If your troupe is using the Wealth and Poverty rules from Covenants (pages 56–70), a living corpse costs 0 points of inhabitants. Although still living in his sanctum and laboratory, a living corpse cannot undertake Hermetic lab work. His lab needs to be financially maintained if he is keeping up the façade of a living magus, though, using materials and supplies and making the covenant pay for them. This cost isn't mandatory, but if the magus stops buying candles and parchment, the covenant's staff and magi may become suspicious.
Disadvantages
The two biggest concerns of a living corpse are its vessel, which must be preserved and protected, and the enchanted device that holds the living corpse together. It is debatable which is more important, for the destruction of either causes the living corpse to disassemble. Constant protection of the two are the order of the day, and a living corpse who ignores sound precautions will not be a living corpse for long.

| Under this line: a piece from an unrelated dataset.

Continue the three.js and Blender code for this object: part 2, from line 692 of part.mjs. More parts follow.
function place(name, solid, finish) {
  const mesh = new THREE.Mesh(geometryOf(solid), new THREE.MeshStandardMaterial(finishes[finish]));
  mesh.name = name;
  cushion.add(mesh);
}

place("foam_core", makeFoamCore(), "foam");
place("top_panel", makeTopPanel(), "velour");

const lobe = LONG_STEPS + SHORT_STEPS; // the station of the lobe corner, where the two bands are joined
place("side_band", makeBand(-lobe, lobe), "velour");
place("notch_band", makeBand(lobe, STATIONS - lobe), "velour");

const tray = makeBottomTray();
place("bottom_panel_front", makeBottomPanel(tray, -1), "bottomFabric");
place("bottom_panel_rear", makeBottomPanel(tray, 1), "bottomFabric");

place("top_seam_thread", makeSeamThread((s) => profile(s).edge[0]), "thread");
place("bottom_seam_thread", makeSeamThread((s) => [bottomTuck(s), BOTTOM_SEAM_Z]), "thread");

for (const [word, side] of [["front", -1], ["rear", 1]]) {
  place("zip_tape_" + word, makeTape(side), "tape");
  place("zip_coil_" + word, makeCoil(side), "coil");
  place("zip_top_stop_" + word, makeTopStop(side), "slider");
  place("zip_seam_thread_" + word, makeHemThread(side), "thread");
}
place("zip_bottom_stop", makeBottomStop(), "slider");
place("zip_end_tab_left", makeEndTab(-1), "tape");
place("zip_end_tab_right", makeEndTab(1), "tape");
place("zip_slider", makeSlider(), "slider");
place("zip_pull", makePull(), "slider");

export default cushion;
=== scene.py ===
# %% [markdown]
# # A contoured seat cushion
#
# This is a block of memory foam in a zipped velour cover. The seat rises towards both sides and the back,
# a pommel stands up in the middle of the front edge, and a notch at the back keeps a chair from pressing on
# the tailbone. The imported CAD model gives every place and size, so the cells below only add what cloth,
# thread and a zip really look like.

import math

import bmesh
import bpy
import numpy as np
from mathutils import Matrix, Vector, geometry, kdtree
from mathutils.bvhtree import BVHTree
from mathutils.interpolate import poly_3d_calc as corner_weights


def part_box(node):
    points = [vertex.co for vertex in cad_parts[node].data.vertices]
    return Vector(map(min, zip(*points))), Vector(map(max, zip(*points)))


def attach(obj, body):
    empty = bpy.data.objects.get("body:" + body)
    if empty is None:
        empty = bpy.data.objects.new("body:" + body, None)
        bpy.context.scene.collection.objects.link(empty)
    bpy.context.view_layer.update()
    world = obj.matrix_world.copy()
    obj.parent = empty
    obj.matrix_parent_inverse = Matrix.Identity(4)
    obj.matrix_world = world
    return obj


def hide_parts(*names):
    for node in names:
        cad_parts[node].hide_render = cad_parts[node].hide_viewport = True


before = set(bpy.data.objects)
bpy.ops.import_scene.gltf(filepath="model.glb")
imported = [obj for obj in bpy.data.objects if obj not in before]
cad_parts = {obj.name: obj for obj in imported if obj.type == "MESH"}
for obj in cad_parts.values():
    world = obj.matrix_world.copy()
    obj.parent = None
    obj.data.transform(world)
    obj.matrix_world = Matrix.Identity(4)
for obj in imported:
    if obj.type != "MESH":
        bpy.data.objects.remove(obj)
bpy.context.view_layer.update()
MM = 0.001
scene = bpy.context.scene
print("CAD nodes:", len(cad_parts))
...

For the combined spirit-corpse to properly function, the vessel must be kept whole. If the living corpse is unlucky enough to have the entire corpse as the ghost's vessel, he should shy from any activity that could damage the body. The ghost cannot voluntarily leave its vessel unless it has Powers that it can use to temporarily bind to a different vessel. If the vessel is substandard, attaching to a second is not easy. If the fleshy vessel is permanently destroyed, the character is merely the ghost of a magus. What happens next is up to the storyguide and the troupe, although in most cases the ghost will depart. A storyguide may allow a player to have a ghost character, but in most cases the ghost is whisked to the supernatural realm it is affiliated with, and removed from play.

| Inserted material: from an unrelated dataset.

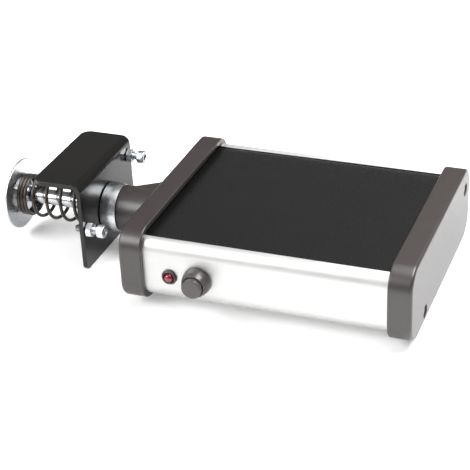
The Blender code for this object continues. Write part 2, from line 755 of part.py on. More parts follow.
def button_spring(centre, low, high):
    """Small spring round the stem, turned about X and then stood along Y."""
    wire, radius, turns = 0.5, 3.3, 4
    count = turns * 10
    span = high - low - wire
    parts = [k / count for k in range(count + 1)]
    stations = [(low + wire / 2 + span * t, radius, 2 * pi * turns * t) for t in parts]
    bm = coil_mesh(stations, wire, 5)
    bmesh.ops.rotate(bm, verts=bm.verts, matrix=Matrix.Rotation(pi / 2, 3, "Z"))
    add_object("button_spring", bm, "bright_steel", centre)


# ---------------------------------------------------------------- works

def solenoid():
    """Coil on a bobbin in a U-shaped frame, which pulls the rod."""
    wall = 1.5
    end = COIL_LEFT - GAP
    far_end = COIL_RIGHT + GAP
    height = 11.2
    low_z, high_z = TRAY_BOTTOM, AXIS_Z + height
    outside = [(end - wall, high_z), (end - wall, low_z), (far_end + wall, low_z), (far_end + wall, high_z)]
    inside = [(far_end, high_z), (far_end, low_z + wall), (end, low_z + wall), (end, high_z)]
    section = [Vector(p) for p in outside + inside]
    frame = add_object("solenoid_frame", prism(section, -11.5, 11.5, "Y"), "zinc_plate")
    drill(frame, "cut_frame", ROD_RADIUS + 2 * GAP, end - 5, end + 1, "X", (0, 0, AXIS_Z))
    sleeve = ROD_RADIUS + GAP + 1.0
    bobbin = [
        (COIL_LEFT, ROD_RADIUS + GAP),
        (COIL_LEFT, COIL_RADIUS + 0.4),
        (COIL_LEFT + 1.2, COIL_RADIUS + 0.4),
        (COIL_LEFT + 1.2, sleeve),
        (COIL_RIGHT - 1.2, sleeve),
        (COIL_RIGHT - 1.2, COIL_RADIUS + 0.4),
        (COIL_RIGHT, COIL_RADIUS + 0.4),
        (COIL_RIGHT, ROD_RADIUS + GAP),
    ]
    on_axis("solenoid_bobbin", bobbin, "bobbin_nylon", 20)
    winding = tube(COIL_LEFT + 1.2 + GAP, COIL_RIGHT - 1.2 - GAP, COIL_RADIUS, sleeve + GAP, 0.4)
    on_axis("solenoid_winding", winding, "copper_winding", 20)


def circuit():
    """Driver board on four posts, with a chip, a capacitor and a plug."""
    top = BOARD_Z + BOARD_THICK
    board = block(BOARD_X, BOARD_Y, (BOARD_Z, top))
    add_object("circuit_board", board, "circuit_green")
    inset = 4.0
    number = 0
    for x in (BOARD_X[0] + inset, BOARD_X[1] - inset):
        for y in (BOARD_Y[0] + inset, BOARD_Y[1] - inset):
            number += 1
            low, high = FLOOR_TOP + GAP, BOARD_Z - GAP
            post = turned([(low, 0), (low, 2.5), (high, 2.5), (high, 0)], "Z", 12)
            add_object(f"board_post_{number}", post, "bobbin_nylon", (x, y, 0))
    middle_y = sum(BOARD_Y) / 2
    seat = top + GAP
    add_object("control_chip", block((-5, 5), (-5, 5), (seat, seat + 2)), "chip_black", (20, middle_y, 0))
    can = turned([(seat, 0), (seat, 5), (seat + 14.6, 5), (seat + 15, 4.6), (seat + 15, 0)], "Z", 20)
    add_object("buffer_capacitor", can, "capacitor_sleeve", (40, middle_y, 0))
    add_object("board_connector", block((-3, 3), (-8, 8), (seat, seat + 6)), "bobbin_nylon", (5, middle_y, 0))


def battery():
    """Two lithium cells lying in an open tray."""
    floor = 1.2
    rim = 2.0
    tray = add_object("battery_tray", block(TRAY_X, TRAY_Y, (TRAY_BOTTOM, 2.0)), "holder_plastic")
    inside_x = (TRAY_X[0] + rim, TRAY_X[1] - rim)
    inside_y = (TRAY_Y[0] + 1.0, TRAY_Y[1] - 1.0)
    carve(tray, "cut_tray", block(inside_x, inside_y, (TRAY_BOTTOM + floor, 10)))
    cell_z = TRAY_BOTTOM + floor + GAP + CELL_RADIUS
    middle = sum(TRAY_X) / 2
    low, high = middle - CELL_LENGTH / 2, middle + CELL_LENGTH / 2
    for number, y in enumerate(CELL_Y, 1):
        profile = [
            (low, 0), (low, CELL_RADIUS - 0.5), (low + 0.5, CELL_RADIUS), (high - 0.5, CELL_RADIUS),
            (high, CELL_RADIUS - 0.5), (high, 2.8), (high + 1.5, 2.8), (high + 1.5, 0),
        ]
        add_object(f"battery_cell_{number}", turned(profile, "X", 20), "cell_sleeve", (0, y, cell_z))
        for suffix, edge, sign in (("negative", inside_x[0], 1), ("positive", inside_x[1], -1)):
            x_range = sorted((edge + sign * GAP, edge + sign * (GAP + 0.5)))
            plate = block(x_range, (-5, 5), (-6, 6))
            add_object(f"cell_contact_{suffix}_{number}", plate, "bright_steel", (0, y, cell_z))


def main():
    clear_scene()
    bpy.ops.object.empty_add(location=Vector((-UNIT_MIDDLE_X, -UNIT_MIDDLE_Y, -BRACKET_BOTTOM)) * MM)
    bpy.context.object.name = "unit_origin"
    housing_extrusion()
    top_panel()
    left = bezel("left_bezel", -1)
    bezel("right_bezel", 1)
    for side_name, side in (("left", -1), ("right", 1)):
        for place_name, (y, z) in END_SCREWS.items():
            end_screw(f"end_screw_{side_name}_{place_name}", side, y, z)
    spindle_boss()
    boss_screws(left)
    lock_ring()
    guide_bush()
    plunger_rod()
    rod_clip()
    plunger_disc()
    disc_screw()
    return_spring()
    mounting_bracket()
    for name, (y, z) in ADJUSTERS.items():
        adjuster(name, y, z)
    lamp()
    push_button()
    solenoid()
    circuit()
    battery()


main()
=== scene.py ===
"""Looks of the battery drive unit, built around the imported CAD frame.

Numbers are millimetres from the centre of the box unless they say otherwise: X runs
along the plunger, Y away from the front panel and Z up. The helpers scale them to
metres and put them where the CAD says the box is.
"""
from math import acos, atan2, cos, pi, radians, sin, tan

import bmesh
import bpy
from mathutils import Matrix, Vector


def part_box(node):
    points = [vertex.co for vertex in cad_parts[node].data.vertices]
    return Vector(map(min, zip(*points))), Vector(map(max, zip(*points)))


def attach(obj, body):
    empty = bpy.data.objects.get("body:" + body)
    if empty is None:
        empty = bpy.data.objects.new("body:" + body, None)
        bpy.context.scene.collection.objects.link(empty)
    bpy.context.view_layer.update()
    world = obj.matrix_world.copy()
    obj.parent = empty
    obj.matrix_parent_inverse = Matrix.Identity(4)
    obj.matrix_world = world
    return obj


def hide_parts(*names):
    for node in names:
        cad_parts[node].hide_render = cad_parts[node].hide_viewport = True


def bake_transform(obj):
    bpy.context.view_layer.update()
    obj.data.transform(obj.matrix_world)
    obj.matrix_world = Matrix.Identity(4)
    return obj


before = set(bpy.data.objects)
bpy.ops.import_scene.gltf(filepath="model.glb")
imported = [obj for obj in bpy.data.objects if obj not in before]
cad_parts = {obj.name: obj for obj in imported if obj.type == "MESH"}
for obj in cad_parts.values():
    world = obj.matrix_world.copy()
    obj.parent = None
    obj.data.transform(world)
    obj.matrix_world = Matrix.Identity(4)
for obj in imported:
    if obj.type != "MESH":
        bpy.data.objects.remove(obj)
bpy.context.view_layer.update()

MM = 0.001
GAP = 0.3
CENTRE = (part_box("left_bezel")[0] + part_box("right_bezel")[1]) / 2

# Box.
HALF_LENGTH = 74.5
HALF_DEPTH = 61.0
HALF_HEIGHT = 20.0
BEZEL_THICK = 12.0
BEZEL_RADIUS = 11.2
BEZEL_ROUND = 1.6
BEZEL_INNER_ROUND = 0.7
BEZEL_SEAT = 3.0
BEZEL_WALL = 5.0
INSET = 2.8
WALL = 2.2
FLOOR_TOP = -15.0
CEILING = 10.3
PANEL_TOP = 14.8
PANEL_THICK = 2.0
LIP_BASE_Y = 51.8
LIP_BASE_Z = 15.4
LIP_RIDGE_Y = 53.2
GROOVE_Y = 54.3
INNER_X = HALF_LENGTH - BEZEL_THICK
SECTION_Y = HALF_DEPTH - INSET
SECTION_Z = HALF_HEIGHT - INSET
SECTION_RADIUS = BEZEL_RADIUS - INSET
END_SCREWS = {"near": (-33.7, -15.0), "far": (50.3, 8.9)}
RECESS_DEPTH = 3.2
RECESS_RADIUS = 3.4
SCREW_HEAD_RADIUS = 2.9
SCREW_RADIUS = 1.5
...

Protecting the enchanted item or items is equally as vital as protecting the vessel. If the item is destroyed, the body collapses, the ghost cannot control it, and the ghost is no longer bound to it. Perdo Vim magic that cancels the magic without destroying the device can also bring ruin upon the living corpse. As soon as the ghost is unbound from the vessel, either because the vessel is broken or the magic that connects the two ends, the ghost departs. If the Perdo Vim magic that canceled the enchanted item's effects is not permanent, the enchanted item might activate its spell-like effects if the linking triggers' conditions are met. However, the ghost is most likely not in proximity, and the enchanted item will not be able to target the ghost.
Ghosts themselves are susceptible to

Perdo Vim magic that destroys Might, and the living corpse is no exception. Might destroyed by Perdo Vim spells is permanently lost, and the living corpse also loses Qualities equal to the number of lost points, further decreasing its power. If the living corpse's Magic Might is reduced to 0 through Perdo Vim spells, the ghost is permanently destroyed, erased from the supernatural fabric of Mythic Europe.
Rego Vim and Rego Mentem spells are also problematic, although not as dangerous as Perdo Vim spells. Rego Vim and Rego Mentem wards prevent a living corpse from entering (or exiting), provided the spells are strong enough and carry enough Penetration to affect the living corpse. Because a living corpse is a combination of ghost and corpse, Mentem spells that summon and bind a ghost are also a threat. It is possible that a Rego Mentem spell more powerful than the one initially used to bind the spirit could control a living corpse.